[DIRECTIONS FOR THIS TASK] Every line from the line containing "obj.parent = None" through the final line below is to be repeated exactly; no other line is.

[INFORMATION SHOWN]

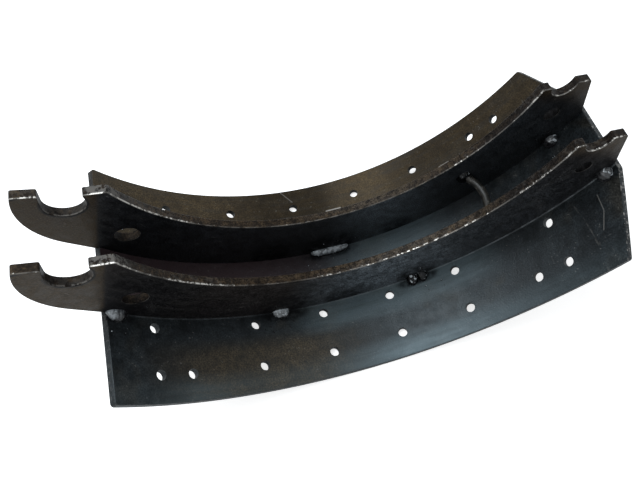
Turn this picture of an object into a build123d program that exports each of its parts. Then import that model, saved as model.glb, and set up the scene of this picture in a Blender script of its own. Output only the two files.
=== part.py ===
from build123d import *
import math
import os

os.makedirs("parts", exist_ok=True)

# A bare brake shoe for a drum brake: a rolled table that carries the lining, two
# webs stood on edge along it, a bowed rod between them for the return spring, and
# the weld beads that join them. It lies on the back of its table, webs up.
# Lengths are in millimetres and angles in degrees. An angle along the shoe is
# measured at the drum's axis from the middle of the table, positive towards the
# roller end.

# Table, the curved plate
table_radius = 198.0
table_thickness = 4.8
table_width = 172.0
table_anchor_angle = 60.2
table_corner_angle = 60.3
table_nose_angle = 68.2
table_nose_width = 60.0
table_corner_round = 2.5
table_edge_break = 0.4

# Rivet holes: every column has holes in the outer rows, most in the inner rows too
rivet_hole_diameter = 7.2
rivet_outer_row = 67.1
rivet_inner_row = 34.4
rivet_column_pitch = 16.8
rivet_end_pitch = 7.3

# Webs
web_thickness = 6.4
web_gap = 40.0
web_corner_round = 1.2
web_edge_round = 0.5
web_depth = 56.7

# Anchor end of each web, a hook round the anchor pin
anchor_across = 167.0
anchor_drop = 39.5
anchor_seat_radius = 12.0
hook_tip_reach = 22.4
hook_tip_rise = 17.2
hook_mouth_height = 10.4
hook_mouth_lean = 12.0
hook_depth = 38.25
hook_straight = 22.0
heel_drop = 2.2
shoulder_rise = 4.9
shoulder_length = 13.6
shoulder_fall = 2.6
shoulder_step = 3.9
shoulder_step_run = 1.4

# Roller end of each web, a seat for the roller's journal
roller_across = 152.5
roller_drop = 38.0
roller_seat_radius = 9.4
roller_lip_width = 6.0
roller_tip_width = 9.8
roller_tip_fall = 0.9

# Round holes in the webs
anchor_hole_diameter = 16.0
anchor_hole_inset = 21.8
anchor_hole_angle = -58.9
roller_hole_diameter = 11.0
roller_hole_inset = 26.2
roller_hole_angle = 66.6

# Rod between the webs, bowed towards the roller end
rod_diameter = 6.0
rod_radius = 159.8
rod_angle = 39.1
rod_bow = 9.0
rod_weld_radius = 5.4

# Weld beads, each a row of overlapping drops
weld_drop_radius = 5.8
weld_drop_set_out = 1.6
weld_drop_pitch = 2.8
outer_beads = ((-57.9, 15.5), (-18.5, 15.5), (16.2, 17.5), (65.2, 12.0))
inner_beads = ((-2.4, 34.0), (58.7, 12.0))

# How far the shoe is turned about the drum's axis when it lies at rest
rest_turn = -0.9

# Derived sizes
table_inner = table_radius - table_thickness
web_outside = web_gap / 2 + web_thickness


def polar(radius, angle):
    """A point of the side view, from the drum's axis."""
    turn = math.radians(angle)
    return (radius * math.sin(turn), -radius * math.cos(turn))


# Frame: the origin is the anchor pin's centre, midway between the webs. X runs
# towards the roller end, Y towards the back web, and Z up.
lie = math.radians(rest_turn)
across = Vector(math.cos(lie), 0, math.sin(lie))
upwards = Vector(-math.sin(lie), 0, math.cos(lie))
drum_centre = across * anchor_across + upwards * anchor_drop
side_view = Plane(origin=drum_centre, x_dir=across, z_dir=(0, -1, 0))


def face_of_shoe(radius, angle):
    """A plane square to the radius, its X along the shoe and its Z outwards."""
    turn = math.radians(angle)
    outward = across * math.sin(turn) - upwards * math.cos(turn)
    along = across * math.cos(turn) + upwards * math.sin(turn)
    return Plane(origin=drum_centre + outward * radius, x_dir=along, z_dir=outward)


# Table
full_columns = (
    0.5 * rivet_column_pitch,
    1.5 * rivet_column_pitch,
    2.5 * rivet_column_pitch + rivet_end_pitch,
)
outer_only_columns = (2.5 * rivet_column_pitch,)
corner_cut_angle = (table_corner_angle + table_nose_angle) / 2
corner_cut_half = math.radians(table_nose_angle - table_corner_angle) / 2
corner_cut_reach = table_radius * math.tan(corner_cut_half)
punch_depth = 3 * table_thickness

with BuildPart() as table:
    with BuildSketch(side_view):
        with BuildLine():
            table_start = -90 - table_anchor_angle
            table_sweep = table_anchor_angle + table_nose_angle
            lining_face = CenterArc((0, 0), table_radius, table_start, table_sweep)
            web_face = CenterArc((0, 0), table_inner, table_start, table_sweep)
            Line(lining_face @ 0, web_face @ 0)
            Line(lining_face @ 1, web_face @ 1)
        make_face()
    extrude(amount=table_width / 2, both=True)

    # The roller end narrows to a nose under the webs
    with BuildSketch(face_of_shoe(table_radius, corner_cut_angle)):
        with BuildLine():
            Polyline(
                (-corner_cut_reach, table_width / 2),
                (corner_cut_reach, table_nose_width / 2),
                (2 * corner_cut_reach, table_nose_width / 2),
                (2 * corner_cut_reach, table_width),
                (-corner_cut_reach, table_width),
                close=True,
            )
        make_face()
        mirror(about=Plane.XZ)
    extrude(amount=punch_depth, both=True, mode=Mode.SUBTRACT)

    # Sheared corners, slightly rounded, and eased edges
    short_edges = table.edges().filter_by(lambda edge: edge.length < 1.5 * table_thickness)
    fillet(short_edges, table_corner_round)
    broad_faces = table.faces().sort_by(SortBy.AREA)[-2:]
    chamfer(broad_faces.edges(), table_edge_break)

    # Rivet holes
    for column in full_columns + outer_only_columns:
        rows = [rivet_outer_row]
        if column in full_columns:
            rows.append(rivet_inner_row)
        for end in (-1, 1):
            with BuildSketch(face_of_shoe(table_radius, end * column)):
                for row in rows:
                    with Locations((0, row), (0, -row)):
                        Circle(rivet_hole_diameter / 2)
            extrude(amount=punch_depth, both=True, mode=Mode.SUBTRACT)

table.part.label = "table"
export_step(table.part, "parts/table.step")


# Outline of the webs, named points of the side view
mouth_lean = math.radians(hook_mouth_lean)
seat_left = (
    -anchor_across - anchor_seat_radius * math.cos(mouth_lean),
    -anchor_drop + anchor_seat_radius * math.sin(mouth_lean),
)
seat_bottom = (-anchor_across, -anchor_drop - anchor_seat_radius)
seat_right = (-anchor_across + anchor_seat_radius, -anchor_drop)
hook_outer = (-anchor_across - hook_tip_reach, hook_tip_rise - anchor_drop)
hook_inner = (
    seat_left[0] + hook_mouth_height * math.tan(mouth_lean),
    seat_left[1] + hook_mouth_height,
)
shoulder_left = (seat_right[0], shoulder_rise - anchor_drop)
shoulder_right = (shoulder_left[0] + shoulder_length, shoulder_left[1] - shoulder_fall)
inner_start = (shoulder_right[0] + shoulder_step_run, shoulder_right[1] - shoulder_step)
inner_middle = polar(table_inner - web_depth, 0)
roller_left = (roller_across - roller_seat_radius, -roller_drop)
lip_left = (roller_left[0] - roller_lip_width, -roller_drop)
roller_bottom = (roller_across, -roller_drop - roller_seat_radius)
roller_right = (roller_across + roller_seat_radius, -roller_drop)
tip_corner = (roller_right[0] + roller_tip_width, roller_right[1] - roller_tip_fall)
nose_point = polar(table_inner, table_nose_angle)
heel_point = polar(table_inner, -table_anchor_angle)
heel_outer = polar(table_inner + heel_drop, -table_anchor_angle)
# The hook's straight lower edge keeps its distance from the pin, so it clears the seat
heel_from_pin = (heel_outer[0] + anchor_across, heel_outer[1] + anchor_drop)
lean = math.asin(hook_depth / math.hypot(*heel_from_pin))
lean += math.atan2(heel_from_pin[0], -heel_from_pin[1])
hook_bend = (
    heel_outer[0] - hook_straight * math.sin(lean),
    heel_outer[1] + hook_straight * math.cos(lean),
)
rounded_corners = (
    hook_outer,
    hook_inner,
    shoulder_left,
    shoulder_right,
    lip_left,
    roller_left,
    roller_right,
    tip_corner,
)


def is_rounded(corner):
    """Whether a corner of the outline is one that is eased."""
    gaps = [math.dist((corner.X, corner.Y), point) for point in rounded_corners]
    return min(gaps) < 0.01


def rests_on_table(edge):
    """Whether an edge of a web runs along the table or its end."""
    middle = side_view.to_local_coords(edge.center())
    radius = math.hypot(middle.X, middle.Y)
    angle = math.degrees(math.atan2(middle.X, -middle.Y))
    return radius > table_inner - 0.01 and angle > -table_anchor_angle - 0.01


# Webs
for web_name, facing in (("web_front", 1), ("web_back", -1)):
    with BuildPart() as web:
        with BuildSketch(side_view.offset(facing * web_gap / 2)) as web_outline:
            with BuildLine():
                Polyline(seat_left, hook_inner, hook_outer)
                ThreePointArc(seat_left, seat_bottom, seat_right)
                Polyline(seat_right, shoulder_left, shoulder_right, inner_start)
                ThreePointArc(inner_start, inner_middle, lip_left)
                Line(lip_left, roller_left)
                ThreePointArc(roller_left, roller_bottom, roller_right)
                Polyline(roller_right, tip_corner, nose_point)
                ThreePointArc(nose_point, polar(table_inner, 0), heel_point)
                Line(heel_point, heel_outer)
                under_hook = Line(heel_outer, hook_bend)
                TangentArc(hook_bend, hook_outer, tangent=under_hook % 1)
            make_face()
            fillet(web_outline.vertices().filter_by(is_rounded), web_corner_round)
            with Locations(polar(table_inner - anchor_hole_inset, anchor_hole_angle)):
                Circle(anchor_hole_diameter / 2, mode=Mode.SUBTRACT)
            with Locations(polar(table_inner - roller_hole_inset, roller_hole_angle)):
                Circle(roller_hole_diameter / 2, mode=Mode.SUBTRACT)
        extrude(amount=facing * web_thickness)

        # The sheared edges are eased wherever they stand clear of the table
        flat_faces = web.faces().filter_by(Axis.Y)
        free_edges = flat_faces.edges().filter_by(rests_on_table, reverse=True)
        fillet(free_edges, web_edge_round)

    web.part.label = web_name
    export_step(web.part, "parts/" + web_name + ".step")


# Spring rod
rod_middle = face_of_shoe(rod_radius, rod_angle).origin
rod_plane = Plane(origin=rod_middle, x_dir=across, z_dir=-upwards)
rod_bend_radius = ((web_gap / 2) ** 2 + rod_bow**2) / (2 * rod_bow)
rod_half_angle = math.degrees(math.asin(web_gap / 2 / rod_bend_radius))
rod_spare_angle = math.degrees(rod_diameter / rod_bend_radius)
rod_sweep_start = -rod_half_angle - rod_spare_angle

with BuildPart() as spring_rod:
    with BuildLine(rod_plane) as rod_path:
        CenterArc(
            (rod_bow - rod_bend_radius, 0),
            rod_bend_radius,
            rod_sweep_start,
            -2 * rod_sweep_start,
        )
    with BuildSketch(Plane(origin=rod_path.line @ 0, z_dir=rod_path.line % 0)):
        Circle(rod_diameter / 2)
    sweep()
    with Locations(rod_plane):
        Box(4 * rod_bend_radius, web_gap, 4 * rod_diameter, mode=Mode.INTERSECT)

spring_rod.part.label = "spring_rod"
export_step(spring_rod.part, "parts/spring_rod.step")

# Welds at the rod's ends
for weld_name, facing in (("rod_weld_front", 1), ("rod_weld_back", -1)):
    with BuildPart() as rod_weld:
        with Locations(rod_plane):
            with Locations((0, facing * web_gap / 2)):
                Sphere(rod_weld_radius)
            Box(4 * rod_bend_radius, web_gap, 4 * rod_diameter, mode=Mode.INTERSECT)
        add(spring_rod.part, mode=Mode.SUBTRACT)

    rod_weld.part.label = weld_name
    export_step(rod_weld.part, "parts/" + weld_name + ".step")


def drop_centres(middle_angle, length):
    """Centres of the drops of a bead, along the corner of web and table."""
    run = max(length - 2 * weld_drop_radius, 0)
    steps = round(run / weld_drop_pitch)
    turn = math.degrees(run / table_inner)
    starts = [0.0]
    if steps > 0:
        starts = [turn * step / steps - turn / 2 for step in range(steps + 1)]
    return [polar(table_inner, middle_angle + start) for start in starts]


# Weld beads between webs and table, outside and inside each web
for web_name, facing in (("front", 1), ("back", -1)):
    outside = ("outer", facing * web_outside, facing, outer_beads)
    inside = ("inner", facing * web_gap / 2, -facing, inner_beads)
    for row_name, face_offset, away, beads in (outside, inside):
        web_side = side_view.offset(face_offset)
        drop_middles = side_view.offset(face_offset + away * weld_drop_set_out)
        for number, (middle_angle, length) in enumerate(beads, start=1):
            with BuildPart() as bead:
                with Locations(drop_middles):
                    with Locations(*drop_centres(middle_angle, length)):
                        Sphere(weld_drop_radius)
                with BuildSketch(web_side):
                    Circle(table_inner)
                extrude(amount=away * 2 * weld_drop_radius, mode=Mode.INTERSECT)

            bead_name = "weld_" + web_name + "_" + row_name + "_" + str(number)
            bead.part.label = bead_name
            export_step(bead.part, "parts/" + bead_name + ".step")
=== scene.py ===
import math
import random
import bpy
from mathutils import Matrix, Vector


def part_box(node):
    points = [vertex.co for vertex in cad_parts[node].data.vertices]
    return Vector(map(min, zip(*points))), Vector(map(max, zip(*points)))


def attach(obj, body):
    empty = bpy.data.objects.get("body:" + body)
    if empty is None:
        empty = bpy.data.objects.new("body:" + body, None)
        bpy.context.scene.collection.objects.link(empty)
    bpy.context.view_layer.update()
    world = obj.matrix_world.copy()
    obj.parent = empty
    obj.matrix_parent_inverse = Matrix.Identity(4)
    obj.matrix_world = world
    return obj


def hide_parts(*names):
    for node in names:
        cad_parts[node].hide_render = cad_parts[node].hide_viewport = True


bl_info = {
    "name": "Brake shoe finish",
    "version": (1, 0, 0),
    "blender": (4, 5, 0),
    "location": "View3D > Sidebar > Brake shoe",
    "description": "Paint, welds, spatter and a plain stage for a bare brake shoe",
    "category": "Object",
}

import bmesh
import bpy
from bpy.props import FloatProperty, FloatVectorProperty, IntProperty, PointerProperty
from mathutils import Matrix, Vector, noise

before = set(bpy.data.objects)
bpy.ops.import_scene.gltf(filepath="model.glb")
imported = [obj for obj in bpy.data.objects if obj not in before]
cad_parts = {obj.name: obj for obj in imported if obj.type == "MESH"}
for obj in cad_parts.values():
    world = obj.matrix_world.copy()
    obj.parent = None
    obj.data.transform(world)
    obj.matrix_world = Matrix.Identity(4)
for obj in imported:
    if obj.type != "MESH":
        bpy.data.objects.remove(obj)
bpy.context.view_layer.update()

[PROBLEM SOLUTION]
    obj.parent = None
    obj.data.transform(world)
    obj.matrix_world = Matrix.Identity(4)
for obj in imported:
    if obj.type != "MESH":
        bpy.data.objects.remove(obj)
bpy.context.view_layer.update()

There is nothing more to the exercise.